Thank you @Alan64 for such a detailed answer and with Australian links :) 

You are correct Jupiter, Saturn and Mars transit high enough in the sky here in Australia.

Great info around the variable-polariser didn't know they existed until now, sounds like something I must add it my list. The one you mentioned is out of stock is the below a good substitute ?

https://www.ebay.com.au/itm/SVBONY-1-25inch-Variable-Polarizing-Filters-For-Astronomic-Telescope-Eyepieces-/174413078735?_trksid=p2385738.m4383.l4275.c10

 

I have already purchased the following 2x barlow :) 

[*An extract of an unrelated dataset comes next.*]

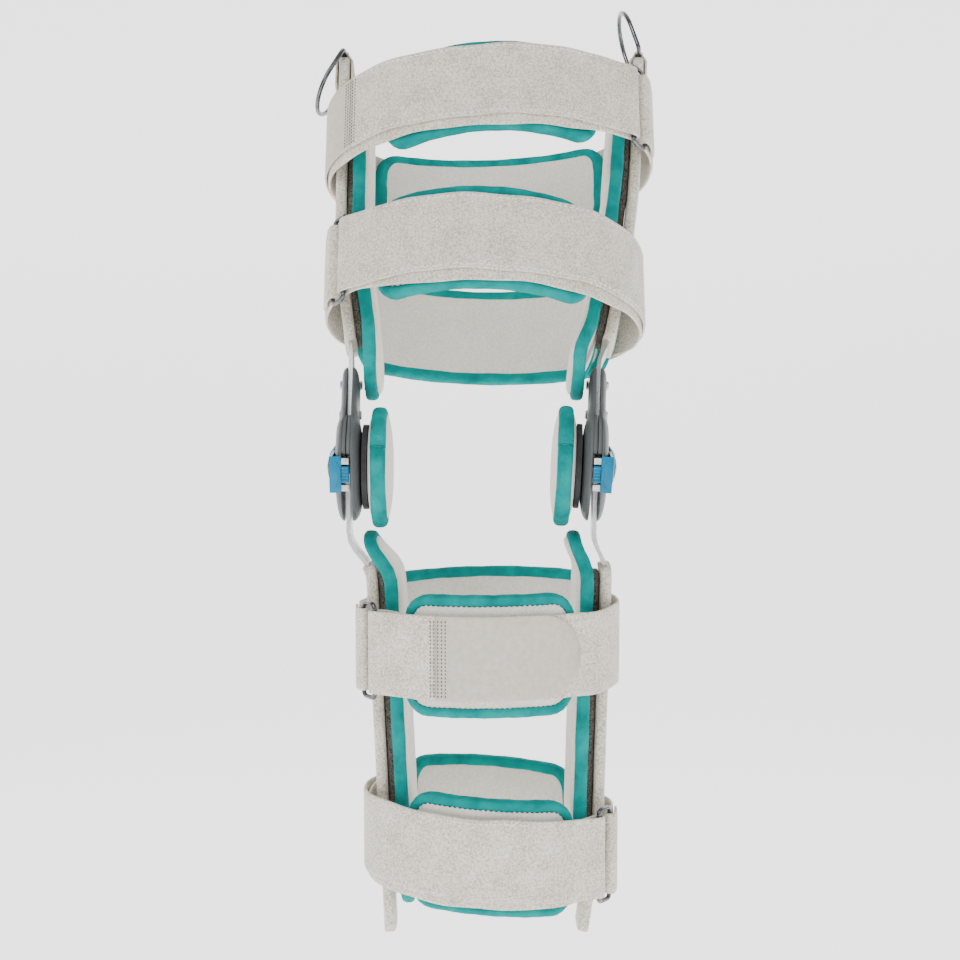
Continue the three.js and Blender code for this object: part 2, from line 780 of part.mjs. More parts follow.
// A cloth loop round the D-ring's straight bar, sewn to both faces of the sleeve's top
function ringLoop(where) {
  const line = uprightLine('upper', where);
  const middle = lineX(line, upperSleeveEnd);
  const lean = Math.atan2(middle - lineX(line, upperSleeveEnd - loopLap), loopLap);
  const leg = sleeveHalf + 2 * gap + loopThickness / 2;
  const radius = dRingWire / 2 + boreGap + loopThickness / 2;
  const points = [new THREE.Vector2(leg, upperSleeveEnd - loopLap), new THREE.Vector2(leg, upperSleeveEnd + gap)];
  for (let i = 0; i <= 8; i += 1) {
    const angle = Math.PI * i / 8;
    points.push(new THREE.Vector2(radius * Math.cos(angle), ringSeat + radius * Math.sin(angle)));
  }
  points.push(new THREE.Vector2(-leg, upperSleeveEnd + gap), new THREE.Vector2(-leg, upperSleeveEnd - loopLap));
  const flat = ribbon(points, loopThickness, () => 0, points.map(() => loopWidth / 2));
  flat.rotateX(Math.PI / 2);
  flat.translate(0, 0, -upperSleeveEnd);
  flat.rotateY(lean);
  return flat.translate(middle, 0, upperSleeveEnd);
}

function dRing(where, tip) {
  const line = uprightLine('upper', where);
  const half = dRingWidth / 2;
  const straight = dRingReach - half;
  const path = [new THREE.Vector2(0, 0), new THREE.Vector2(half - 2, 0), new THREE.Vector2(half, 2)];
  for (let i = 0; i <= 12; i += 1) {
    const angle = Math.PI * i / 12;
    path.push(new THREE.Vector2(half * Math.cos(angle), straight + half * Math.sin(angle)));
  }
  path.push(new THREE.Vector2(-half, 2), new THREE.Vector2(-half + 2, 0));
  const rings = path.map((point, i) => {
    const before = path[(i + path.length - 1) % path.length];
    const after = path[(i + 1) % path.length];
    const normal = new THREE.Vector2(after.y - before.y, before.x - after.x).normalize();
    return Array.from({ length: wireSides }, (_, k) => {
      const angle = 2 * Math.PI * k / wireSides;
      const out = dRingWire / 2 * Math.cos(angle);
      return new THREE.Vector3(dRingWire / 2 * Math.sin(angle), point.x + out * normal.x, point.y + out * normal.y);
    });
  });
  const wire = skin(rings, true);
  wire.rotateY(radians(tip));
  return wire.translate(lineX(line, upperSleeveEnd), 0, ringSeat);
}

// The assembly

for (const where of ['left', 'right']) {
  const side = sideOf(where);
  addMesh(limbs.upper, `upper_bar_${where}`, upperBar(where), aluminium());
  addMesh(limbs.lower, `lower_bar_${where}`, lowerBar(where), aluminium());
  addMesh(limbs.upper, `upper_sleeve_${where}`, sleeve('upper', where), plush());
  addMesh(limbs.lower, `lower_sleeve_${where}`, sleeve('lower', where), plush());
  addMesh(limbs.upper, `upper_side_pad_${where}`, sidePad('upper', where), padCloth());
  addMesh(limbs.lower, `lower_side_pad_${where}`, sidePad('lower', where), padCloth());
  addMesh(limbs.upper, `ring_loop_${where}`, ringLoop(where), plush());
  addMesh(limbs.upper, `d_ring_${where}`, dRing(where, side < 0 ? leftRingTip : rightRingTip), steel());

  const hinge = hingeGroup(where);
  addMesh(hinge, `hinge_outer_shell_${where}`, hingeShell(where, 1), greyPlastic());
  addMesh(hinge, `hinge_inner_shell_${where}`, hingeShell(where, -1), greyPlastic());
  const pinRows = [[0, -headInner], [pinRadius, -headInner], [pinRadius, headOuter], [0, headOuter]];
  addMesh(hinge, `hinge_pin_${where}`, turned(pinRows, side), steel());
  addMesh(hinge, `rivet_low_${where}`, rivet(where, lowerRivet), steel());
  addMesh(hinge, `rivet_high_${where}`, rivet(where, upperRivet), steel());
  addMesh(hinge, `condyle_pad_${where}`, condylePad(where), padCloth());

  const dial = new THREE.Group();
  dial.rotation.x = radians(dialAngle);
  hinge.add(dial);
  addMesh(dial, `range_dial_${where}`, rangeDial(where), bluePlastic());
  addMesh(dial, `dial_screw_${where}`, dialScrew(where), steel());
  addMesh(dial, `stop_slider_${where}`, stopSlider(where), bluePlastic());
  addMesh(dial, `stop_block_high_${where}`, stopBlock(where, 1), steel());
  addMesh(dial, `stop_block_low_${where}`, stopBlock(where, -1), steel());
}

for (const row of strapRows) {
  const limb = limbs[row.limb];
  addMesh(limb, `strap_${row.name}`, strap(row), plush());
  addMesh(limb, `hook_tab_${row.name}`, hookTab(row), weave());
  addMesh(limb, `strap_ring_${row.name}`, strapRing(row), steel());
  addMesh(limb, `front_pad_${row.name}`, legPad(row, 0, frontPadSpread), padCloth());
  addMesh(limb, `back_pad_${row.name}`, legPad(row, 180, backPadSpread), padCloth());
}

export default group;
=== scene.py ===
import math

import bmesh
import bpy
import numpy as np
from mathutils import Matrix, Vector


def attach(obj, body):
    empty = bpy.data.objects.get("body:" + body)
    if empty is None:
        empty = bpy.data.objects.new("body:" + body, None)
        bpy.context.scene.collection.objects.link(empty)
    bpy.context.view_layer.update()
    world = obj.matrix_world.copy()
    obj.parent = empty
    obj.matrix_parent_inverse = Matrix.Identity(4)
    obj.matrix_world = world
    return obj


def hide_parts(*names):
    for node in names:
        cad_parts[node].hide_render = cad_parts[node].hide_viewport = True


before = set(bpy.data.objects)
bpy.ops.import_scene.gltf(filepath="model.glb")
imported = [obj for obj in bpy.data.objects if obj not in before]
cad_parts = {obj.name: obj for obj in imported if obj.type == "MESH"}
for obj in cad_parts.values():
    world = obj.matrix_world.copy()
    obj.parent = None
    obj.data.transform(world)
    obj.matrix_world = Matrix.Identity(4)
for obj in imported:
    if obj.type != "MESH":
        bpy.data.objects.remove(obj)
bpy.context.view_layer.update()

# Lengths are in metres, and those of the brace are written in millimetres times MM
MM = 0.001

# Stance and uprights
THIGH_LEAN = math.radians(-20)
CALF_LEAN = math.radians(5)
RIGHT_HINGE_TILT = math.radians(3)
HALF_SPAN = 75 * MM
BAR_LENGTH = {"upper": 272 * MM, "lower": 266 * MM}
BAR_CORNER = 6 * MM
LINE_ROWS = {
    "upper_left": [(0.31, 0.013), (0.5, 0.113), (1.07, 0.125)],
    "upper_right": [(0.3, 0.14), (0.52, 0.3), (0.67, 0.375), (0.86, 0.43), (1.07, 0.46)],
    "lower_left": [(0.235, -0.187), (0.6, -0.244), (1.08, -0.327)],
    "lower_right": [(0.225, 0.09), (0.6, 0.053), (0.85, 0.03), (1.08, -0.09)],
}

# Hinges and dials
NECK_TOP = 62 * MM
HEAD_RADIUS = 33 * MM
SLOT_HALF = 2.7 * MM
HEAD_OUTER = 7.4 * MM
HEAD_INNER = 8.6 * MM
NECK_INSIDE = 1.55 * MM
NECK_OUTSIDE = 5.35 * MM
WEB_DEPTH = 7.5 * MM
WEB_FOOT = 6.5
WEB_TOP = 55
DIAL_ANGLE = math.radians(28)
DIAL_PLATE = 1.6 * MM
DIAL_HUB_HEIGHT = 2.2 * MM
DIAL_RIM = 3 * MM
CONDYLE_RADIUS = 37 * MM
CONDYLE_THICK = 16 * MM
CONDYLE_BACKING = 2.2 * MM

# Straps, rings and layers
STRAP_WIDTH = 50 * MM
STRAP_THICK = 2 * MM
TAB_THICK = 1.6 * MM
RING_LENGTH = 54 * MM
RING_REACH = 15 * MM
RING_WIRE = 2.8 * MM
RING_ANGLE = 57
ANCHOR_TAIL = 16 * MM
LOOP_RADIUS = RING_WIRE / 2 + 0.4 * MM + STRAP_THICK / 2
LAYER_OFFSET = STRAP_THICK + 0.4 * MM
LEG_ROUNDNESS = 2
STRAP_SEAT = 1.1 * MM
STRAPS = {
    "thigh_top": dict(limb="upper", place=0.83, slope=0.043, front=1, back=1.1, ring=1,
                      plush_end=55, tab_end=128, inner_drop=5.5),
    "thigh_low": dict(limb="upper", place=0.435, slope=-0.026, front=1.07, back=1.02, ring=-1,
                      plush_end=96, tab_end=140, inner_drop=6.0),
    "calf_top": dict(limb="lower", place=0.402, slope=0.011, front=0.83, back=1.02, ring=-1,
                     plush_end=-23, tab_end=41, inner_drop=1.0),
    "calf_low": dict(limb="lower", place=0.86, slope=-0.075, front=0.75, back=0.85, ring=1,
                     plush_end=96, tab_end=140, inner_drop=5.0),
}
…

http://www.astroanarchy.com.au/Accessories/Saxon_Barlow2xT2.html

 

Anything extra added to the optical path can only degrade an image, or not adversely affect it at all.  Many use barlows, diagonals, and filters with their telescopes, but you want those additions to be as invisible as possible to the telescope's optics.  Now, that doesn't mean that you have to sink a lot of money into those items, but you do want a happy medium, a balance.  Concrete-cement between two bricks is better than cake-frosting, but a solid piece of stone is better than both; albeit for the lack of a better analogy.

The barlow you've chosen is from a reputable brand, and consistent in quality for the most part. 

SVBONY has been around for a while.  I don't have any of their products myself, but I've not read of any outstanding complaints.  In the end, I cannot tell you either yea or nay.